Amazingly, not a single success story of DRM in games readily exists, though gauging DRM's practicality is admittedly about as accurate as forecasting a five-day weather pattern.

iPod + iTunes + DRM
Is DRM defective by design?

But if Spore is any indication, DRM fails as a piracy deterrent. Unsurprisingly, the game's SecuROM was cracked four days after release, resulting in more than a half-million illegal downloads on BitTorrent as of September 14, 2008, according to the Washington Post. Coupled with the negative publicity, Spore seems poised to become the most pirated videogame in history.

Perhaps DRM is just wishful thinking: The most prominent example of successfully implemented DRM -- the lingering DRM in low-fidelity MP3s sold on Apple's iTunes -- is countered by other digital stores like eMusic and Amazon.com, which trust their audiences enough not to implement DRM technology.

But DRM in gaming presents an interesting contrast to DRM in music or movies. Because the latter media are non-interactive, they are more easily replicated due to the analog hole: If you can see it or hear it, you can almost always copy it. Because games are interactive, however, they are not as vulnerable to piracy as are music and movies.

And there are other ways to combat piracy in games -- offering updates, content perks or online play to authenticated users, much like Microsoft does with Windows updates.

Sadly, an "us versus them" mentality still prevails in the minds of some publishers, similar to an ungrateful Recording Industry Association of America (RIAA). Consider a Sept. 19 prepared statement from EA Games President Frank Gibeau, addressing the controversy surrounding DRM and Spore. In it, Gibeau admitted that Spore's DRM was too severe and needed to change, but only after discrediting certain outspoken consumers as "noise."

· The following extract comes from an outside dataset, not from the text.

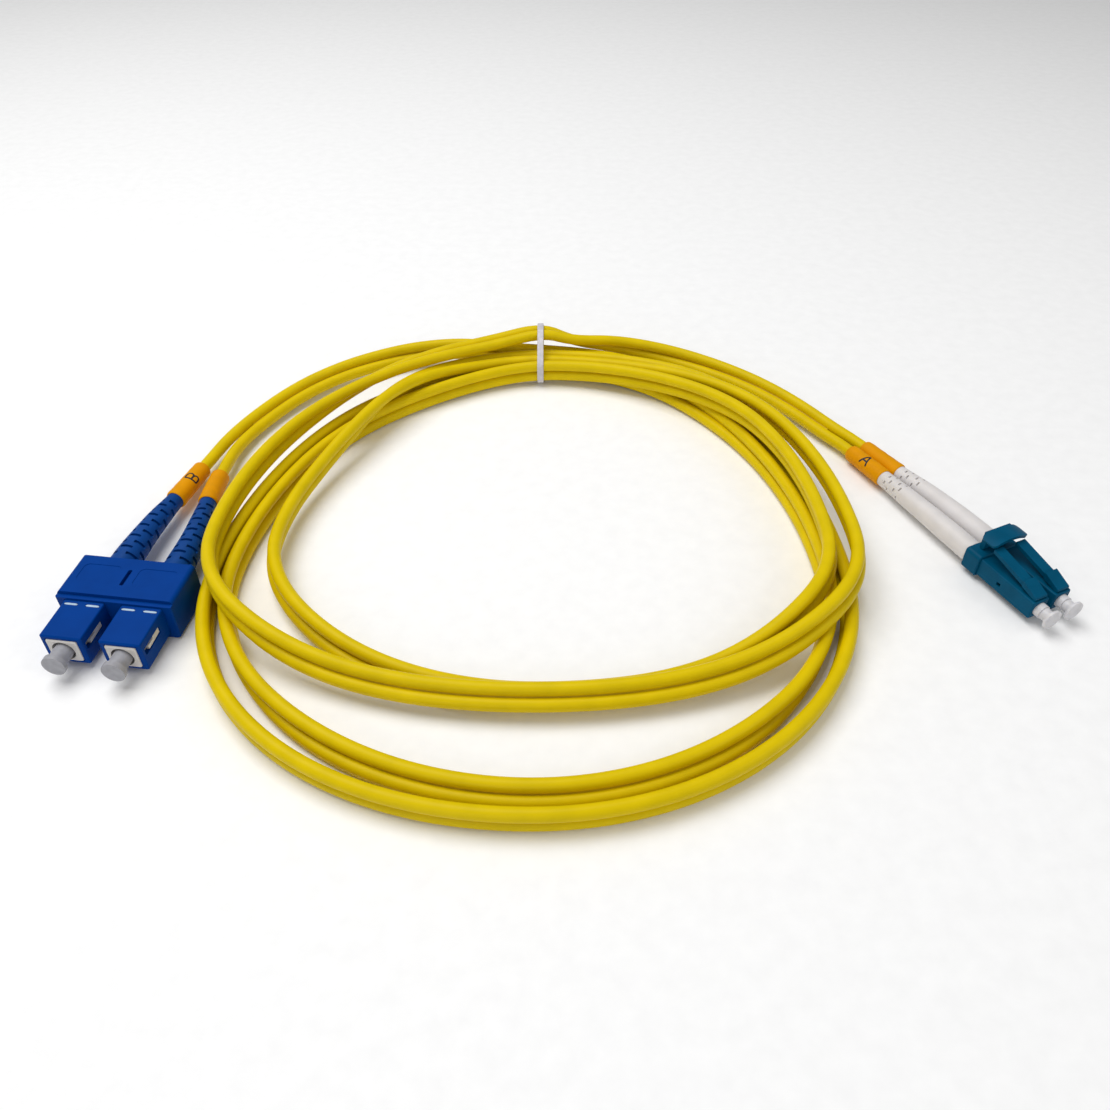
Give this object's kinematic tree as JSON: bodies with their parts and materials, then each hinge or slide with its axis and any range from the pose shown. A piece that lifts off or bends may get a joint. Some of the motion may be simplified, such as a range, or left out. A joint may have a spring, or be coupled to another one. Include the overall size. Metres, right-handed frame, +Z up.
{
  "type": "fibre optic patch cord",
  "caption": "Coiled duplex fibre optic patch cord with a clipped pair of square push-pull plugs on one end, a smaller latched pair on the other, and dust caps.",
  "frame": {"origin": "on the table under the middle of the box round the two connector pairs, which lies inside the coil", "axes": "+Z up from the table, +X from the SC pair towards the LC pair, +Y from the front of the coil towards its tie"},
  "size_m": [0.2193, 0.1637, 0.012],
  "materials": {
    "yellow_jacket": "smooth semi-matt PVC cord jacket",
    "orange_sleeve": "matt shrink sleeve",
    "white_boot": "soft white moulded boot",
    "blue_plastic": "moulded blue plastic, light gloss",
    "blue_boot": "soft blue moulded boot",
    "teal_plastic": "moulded dark teal plastic, light gloss",
    "white_frame": "moulded white plastic",
    "sc_cap": "soft grey translucent plastic",
    "lc_cap": "soft white translucent plastic",
    "nickel": "nickel plated, turned",
    "ceramic": "polished white zirconia ceramic",
    "spring_steel": "drawn spring wire",
    "crimp_metal": "crimped, nickel plated brass",
    "fibre_buffer": "smooth white buffer",
    "tie_plastic": "soft translucent plastic strip"
  },
  "bodies": {
    "base": {"coil": "yellow_jacket", "lc_backbone_a": "white_frame", "lc_backbone_b": "white_frame", "lc_boot_a": "white_boot", "lc_boot_b": "white_boot", "lc_buffered_fibre_a": "fibre_buffer", "lc_buffered_fibre_b": "fibre_buffer", "lc_crimp_sleeve_a": "crimp_metal", "lc_crimp_sleeve_b": "crimp_metal", "lc_duplex_clip": "teal_plastic", "lc_housing_a": "teal_plastic", "lc_housing_b": "teal_plastic", "lc_lead_a": "yellow_jacket", "lc_lead_b": "yellow_jacket", "lc_marker_sleeve_a": "orange_sleeve", "lc_marker_sleeve_b": "orange_sleeve", "lc_spring_a": "spring_steel", "lc_spring_b": "spring_steel", "sc_boot_a": "blue_boot", "sc_boot_b": "blue_boot", "sc_buffered_fibre_a": "fibre_buffer", "sc_buffered_fibre_b": "fibre_buffer", "sc_crimp_sleeve_a": "crimp_metal", "sc_crimp_sleeve_b": "crimp_metal", "sc_lead_a": "yellow_jacket", "sc_lead_b": "yellow_jacket", "sc_marker_sleeve_a": "orange_sleeve", "sc_marker_sleeve_b": "orange_sleeve", "sc_plug_frame_a": "white_frame", "sc_plug_frame_b": "white_frame", "sc_spring_a": "spring_steel", "sc_spring_b": "spring_steel", "sc_stop_ring_a": "nickel", "sc_stop_ring_b": "nickel", "twist_tie": "tie_plastic"},
    "sc_grip": {"sc_outer_housing_a": "blue_plastic", "sc_outer_housing_b": "blue_plastic", "sc_duplex_clip": "blue_plastic"},
    "lc_trigger_wing": {"lc_trigger": "teal_plastic"},
    "sc_ferrule_set_a": {"sc_ferrule_a": "ceramic", "sc_ferrule_flange_a": "nickel"},
    "lc_ferrule_set_a": {"lc_ferrule_a": "ceramic", "lc_ferrule_flange_a": "nickel"},
    "sc_cap_a": {"sc_dust_cap_a": "sc_cap"},
    "lc_cap_a": {"lc_dust_cap_a": "lc_cap"},
    "lc_latch_arm_a": {"lc_latch_a": "teal_plastic"},
    "sc_ferrule_set_b": {"sc_ferrule_b": "ceramic", "sc_ferrule_flange_b": "nickel"},
    "lc_ferrule_set_b": {"lc_ferrule_b": "ceramic", "lc_ferrule_flange_b": "nickel"},
    "sc_cap_b": {"sc_dust_cap_b": "sc_cap"},
    "lc_cap_b": {"lc_dust_cap_b": "lc_cap"},
    "lc_latch_arm_b": {"lc_latch_b": "teal_plastic"}
  },
  "joints": [
    {"name": "sc_grip_slide", "type": "slide", "parent": "base", "child": "sc_grip", "axis": [-0.1357, -0.9907, 0], "range_m": [-0.0015, 0], "stiffness_N_per_m": 400},
    {"name": "sc_ferrule_slide_a", "type": "slide", "parent": "base", "child": "sc_ferrule_set_a", "axis": [-0.1357, -0.9907, 0], "range_m": [-0.002, 0], "stiffness_N_per_m": 1000, "deforming": ["sc_spring_a"]},
    {"name": "sc_cap_slide_a", "type": "slide", "parent": "sc_ferrule_set_a", "child": "sc_cap_a", "axis": [-0.1357, -0.9907, 0], "range_m": [0, 0.01]},
    {"name": "sc_ferrule_slide_b", "type": "slide", "parent": "base", "child": "sc_ferrule_set_b", "axis": [-0.1357, -0.9907, 0], "range_m": [-0.002, 0], "stiffness_N_per_m": 1000, "deforming": ["sc_spring_b"]},
    {"name": "sc_cap_slide_b", "type": "slide", "parent": "sc_ferrule_set_b", "child": "sc_cap_b", "axis": [-0.1357, -0.9907, 0], "range_m": [0, 0.01]},
    {"name": "lc_ferrule_slide_a", "type": "slide", "parent": "base", "child": "lc_ferrule_set_a", "axis": [0.4226, -0.9063, 0], "range_m": [-0.0015, 0], "stiffness_N_per_m": 600, "deforming": ["lc_spring_a"]},
    {"name": "lc_cap_slide_a", "type": "slide", "parent": "lc_ferrule_set_a", "child": "lc_cap_a", "axis": [0.4226, -0.9063, 0], "range_m": [0, 0.008]},
    {"name": "lc_ferrule_slide_b", "type": "slide", "parent": "base", "child": "lc_ferrule_set_b", "axis": [0.4226, -0.9063, 0], "range_m": [-0.0015, 0], "stiffness_N_per_m": 600, "deforming": ["lc_spring_b"]},
    {"name": "lc_cap_slide_b", "type": "slide", "parent": "lc_ferrule_set_b", "child": "lc_cap_b", "axis": [0.4226, -0.9063, 0], "range_m": [0, 0.008]},
    {"name": "lc_trigger_hinge", "type": "hinge", "parent": "base", "child": "lc_trigger_wing", "pos_m": [0.09539, 0.00191, 0.0074], "axis": [0.9063, 0.4226, 0], "range_deg": [0, 25], "stiffness_Nm_per_rad": 0.02},
    {"name": "lc_latch_hinge_a", "type": "hinge", "parent": "base", "child": "lc_latch_arm_a", "pos_m": [0.09979, -0.0149, 0.0067], "axis": [0.9063, 0.4226, 0], "range_deg": [-7, 0], "stiffness_Nm_per_rad": 0.008},
    {"name": "lc_latch_hinge_b", "type": "hinge", "parent": "base", "child": "lc_latch_arm_b", "pos_m": [0.10545, -0.01226, 0.0067], "axis": [0.9063, 0.4226, 0], "range_deg": [-7, 0], "stiffness_Nm_per_rad": 0.008}
  ],
  "couplings": [
    {"joint": "lc_latch_hinge_a", "follows": "lc_trigger_hinge", "ratio": -0.28},
    {"joint": "lc_latch_hinge_b", "follows": "lc_trigger_hinge", "ratio": -0.28}
  ]
}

"?we've received complaints from a lot of customers who we recognize and respect," he said. "And while it's easy to discount the noise from those who only want to post or transfer thousands of copies of the game on the Internet, I believe we need to adapt our policy to accommodate our legitimate consumers."

Closing thoughts

Just as it plagues other forms of digital media, piracy has had a substantial effect on videogames. The Entertainment Software Association estimates that the videogame industry loses $3.5 billion each year to software piracy, making the philosophy driving the war against game piracy seem justified.

But coming from an industry currently making more money than Hollywood, it can seem like uncouth greed. And some gamers are having difficulty sympathizing with giant companies like EA. "How many [ways] can EA ? make money off of Spore?" asks one user on the Giant Bomb forums. "How long is a piece of string?" answers another.

Of course, not all consumers are philosophically opposed to DRM. Some support the concept and can even be found on Amazon.com, of all places.

"Pay no attention to the cheapskate thieves posting one-star reviews over the DRM simply because they cannot steal this game," said one gamer from Washington with regard to Spore. "This game has DRM, but it causes problems for a very small percentage of people who legally purchase it. I had no problems whatsoever."

Unfortunately, for those hoping Spore would launch an anti-DRM revolution in games, early sales suggest otherwise. The simulation title has already surpassed 1 million copies in just two weeks, according to EA.

And for DRM, the future likely bears a path similar to that of Spore's copy-protected primordial creatures:

Evolution is far more likely than extinction.